On March 25, 1992, in order to clarify the details of the genocide in Nagorno-Karabakh, including in Khojaly, by the decision of the Supreme Soviet of Azerbaijan, a Deputy Investigative Commission consisting of fifteen members was established. It should be noted that this decision was signed by Yagub Mammadov, the chairman of the Supreme Soviet.
On February 17, 1993, the Milli Majlis passed a decision on the conclusion of the Deputy Investigative Commission. In that decision, the events committed in Khojaly were confirmed as genocide.
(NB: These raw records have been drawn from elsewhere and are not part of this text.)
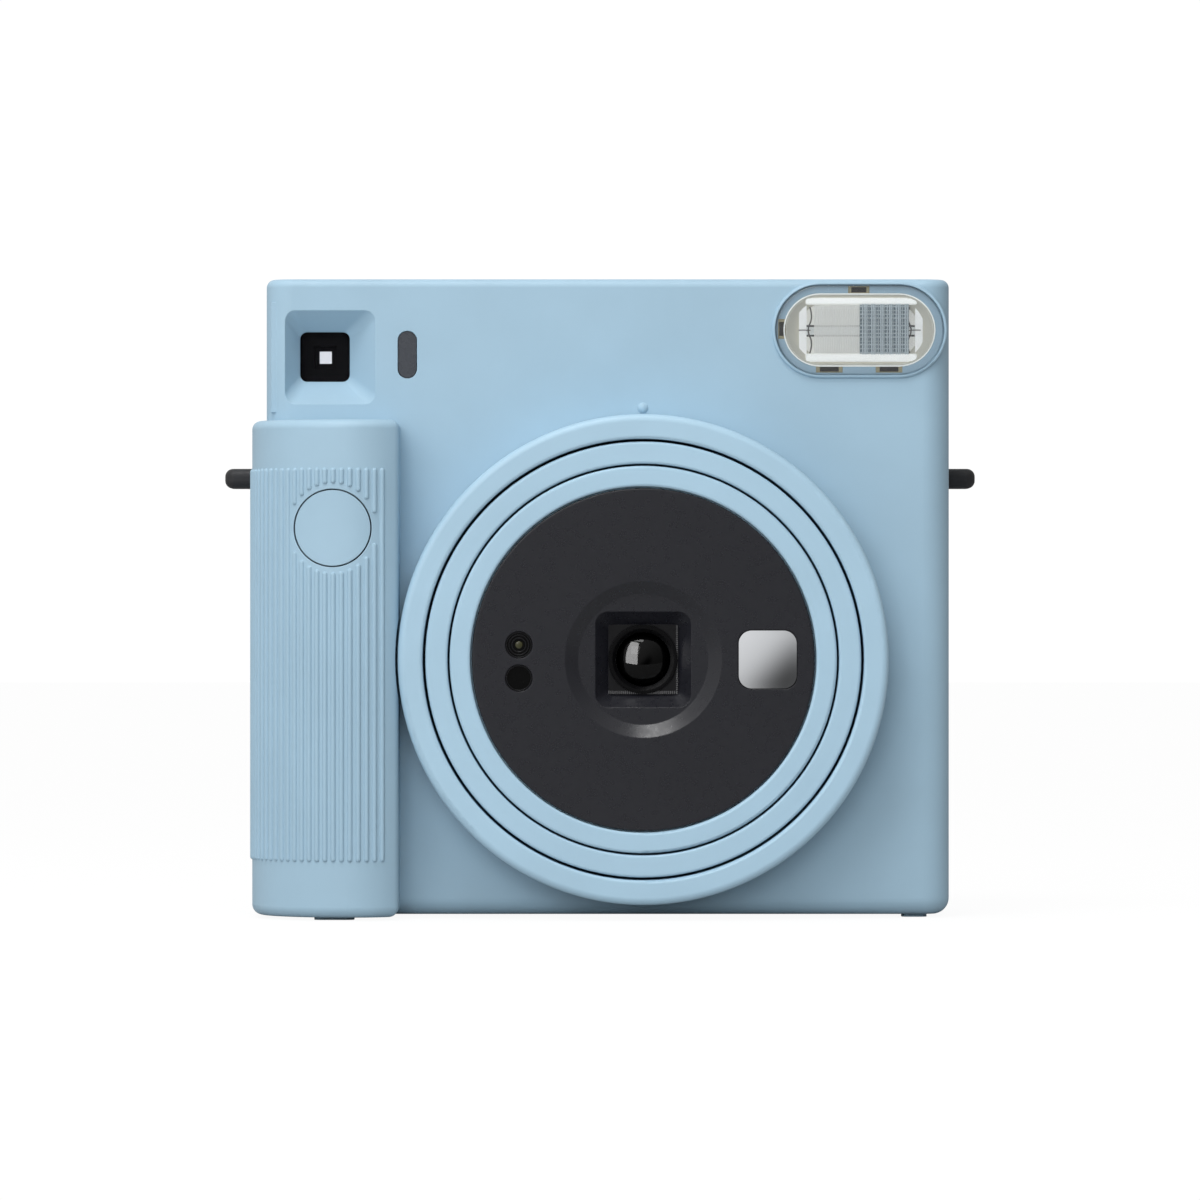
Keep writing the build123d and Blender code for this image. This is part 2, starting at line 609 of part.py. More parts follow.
def make_eyepiece_frame():
    centre = Pos(FINDER_X, FINDER_Z)
    outer = RectangleRounded(EYEPIECE_SIZE[0] - FIT_GAP, EYEPIECE_SIZE[1] - FIT_GAP, EYEPIECE_CORNER)
    frame = along_y(centre * outer, FINDER_BACK, BODY_BACK)
    frame -= along_y(centre * RectangleRounded(EYEPIECE_OPENING, EYEPIECE_OPENING, 1.0), FINDER_BACK, FAR)
    seat = EYEPIECE_LENS + 2 * FIT_GAP
    frame -= along_y(centre * RectangleRounded(seat, seat, 1.2), FINDER_BACK, FINDER_BACK + 1.0)
    rim = frame.faces().sort_by(Axis.Y)[-1].inner_wires()[0].edges()
    return chamfer(rim, 0.8)


def make_eyepiece_lens():
    lens = RectangleRounded(EYEPIECE_LENS, EYEPIECE_LENS, 1.1)
    return along_y(Pos(FINDER_X, FINDER_Z) * lens, FINDER_BACK, FINDER_BACK + 0.95)


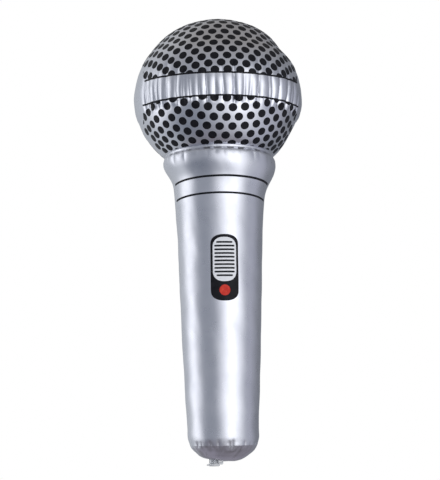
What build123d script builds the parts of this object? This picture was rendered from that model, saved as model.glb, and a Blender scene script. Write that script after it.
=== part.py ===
from build123d import *
import os
from math import asin, degrees, sqrt

# Inflatable toy microphone, blown up: a welded film skin with printed artwork and a push-in air valve.
# Millimetres. Z runs up the handle to the head, the front with the printed switch faces -Y, and the
# origin is on the axis in the middle of the grip, where the hand holds it.

# ---- driving dimensions: film skin ----
film = 0.3                # thickness of the film
weld_width = 4.0          # seam allowance turned inside at every weld
head_radius = 78.3        # the head is a slightly flattened ball
head_half_height = 73.6
head_centre = 214.2
dome_weld = 196.9         # height of the weld between dome and cup
neck_radius = 51.0        # where the cup is welded to the handle
bulge_radius = 52.2       # the flare swells a little just under the neck
bulge_drop = 9.5
flare_radius, flare_height = 45.4, 133.0
grip_top_radius, grip_top_height = 41.4, 112.0
grip_radius, grip_height = 37.8, 28.0
grip_low_radius, grip_low_height = 34.1, -61.0
base_radius = 31.6        # where the handle is welded to the base cap
base_weld = -108.6
shoulder_radius, shoulder_height = 26.2, -115.0
base_bottom = -122.8

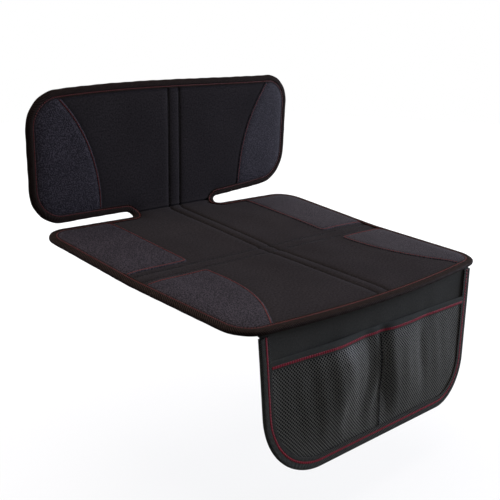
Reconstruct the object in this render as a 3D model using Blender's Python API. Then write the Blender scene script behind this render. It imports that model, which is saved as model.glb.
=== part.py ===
"""Car seat protector mat: a padded mat with a seat and a backrest, six grained panels, a bound edge
and a front flap with two mesh pockets.

The mat is drawn flat, as it is cut and sewn: x across, s along it from the front edge to the top of
the backrest, h up from its underside. lay() then folds that pattern to the form it has on a car
seat. The flap is drawn the same way, with u up it and k out of its rear face, and hang() folds it.
Metres, +Z up, +Y towards the backrest. The origin is on the flat underside of the seat's rear half.
"""

import math

import bmesh
import bpy
from mathutils import Vector

# The mat, laid flat.
SEAT_WIDTH = 0.470
BACK_WIDTH = 0.474
FRONT_LENGTH = 0.1795
REAR_LENGTH = 0.185
BACK_HEIGHT = 0.171
FRONT_BOW = 0.0175
BACK_TOP_BOW = 0.0045
BACK_LOWER_DROP = 0.0045
BACK_LOWER_RISE = 0.007
WAIST_WIDTH = 0.156
FRONT_CORNER_RADIUS = 0.038
REAR_CORNER_RADIUS = 0.036
BACK_LOWER_RADIUS = 0.050
BACK_UPPER_RADIUS = 0.047
CORNER_STAND = 1.05
NOTCH_ROUNDING = 0.99

# How the mat is folded on the seat, with the radii of its upper side.
REAR_SLOPE = math.radians(9.8)
FOLD_TURN = math.radians(2.8)
FOLD_RADIUS = 0.020
CREASE_RADIUS = 0.0096

# How the soft backrest stands: its right end is lifted and its upper right corner is drawn out.
BACK_LIFT = 0.0105
BACK_SPREAD = 0.012

# Layers and clearances.
PAD = 0.0075
TAPE = 0.0010
PANEL = 0.0008
CLEARANCE = 0.0003
BINDING_WIDTH = 0.012
BINDING_HEIGHT = 0.0077
BINDING_EDGE = 0.0012
SHOULDER_WIDTH = 0.008
SHOULDER_DROP = 0.0006

# Sewn channels: two rows down the middle and two across the fold.
CHANNEL_WIDTH = 0.020
FOLD_CHANNEL_WIDTH = 0.0175
GROOVE_WIDTH = 0.0040
GROOVE_DEPTH = 0.0015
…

The commissions of the Milli Majlis on human rights and international relations and foreign affairs have been entrusted with the delivery of information about the Khojaly genocide to the world community through the United Nations and other international organizations.
The government of Azerbaijan was instructed to establish a memorial monument to perpetuate the memory of those who died in the Khojaly genocide, to prepare and implement a program of measures to regularly study and comprehensively meet the financial and moral needs of the internally displaced persons who left their permanent residences and lost their family heads due to the Khojaly genocide. This decision was signed by Isa Gambar, who was the chairman of the Supreme Soviet at that time.
Thus, a political and legal assessment of the massacres, relocations, and deportations that took place in 1905-1907 and 1948-1953 was given by Heydar Aliyev, the massacres that took place in 1918-1920 by the government of the Azerbaijan Democratic Republic, the relocations and deportations that took place in 1988 by Elmira Gafarova, when she was the chairman of the Supreme Soviet, and the Khojaly massacre that took place in 1992 by Yagub Mahmudov and Isa Gambar, when they were the chairman of the Supreme Soviet.
Fakt Yoxla concludes that Kamila Aliyeva's claim is a Manipulation of Facts.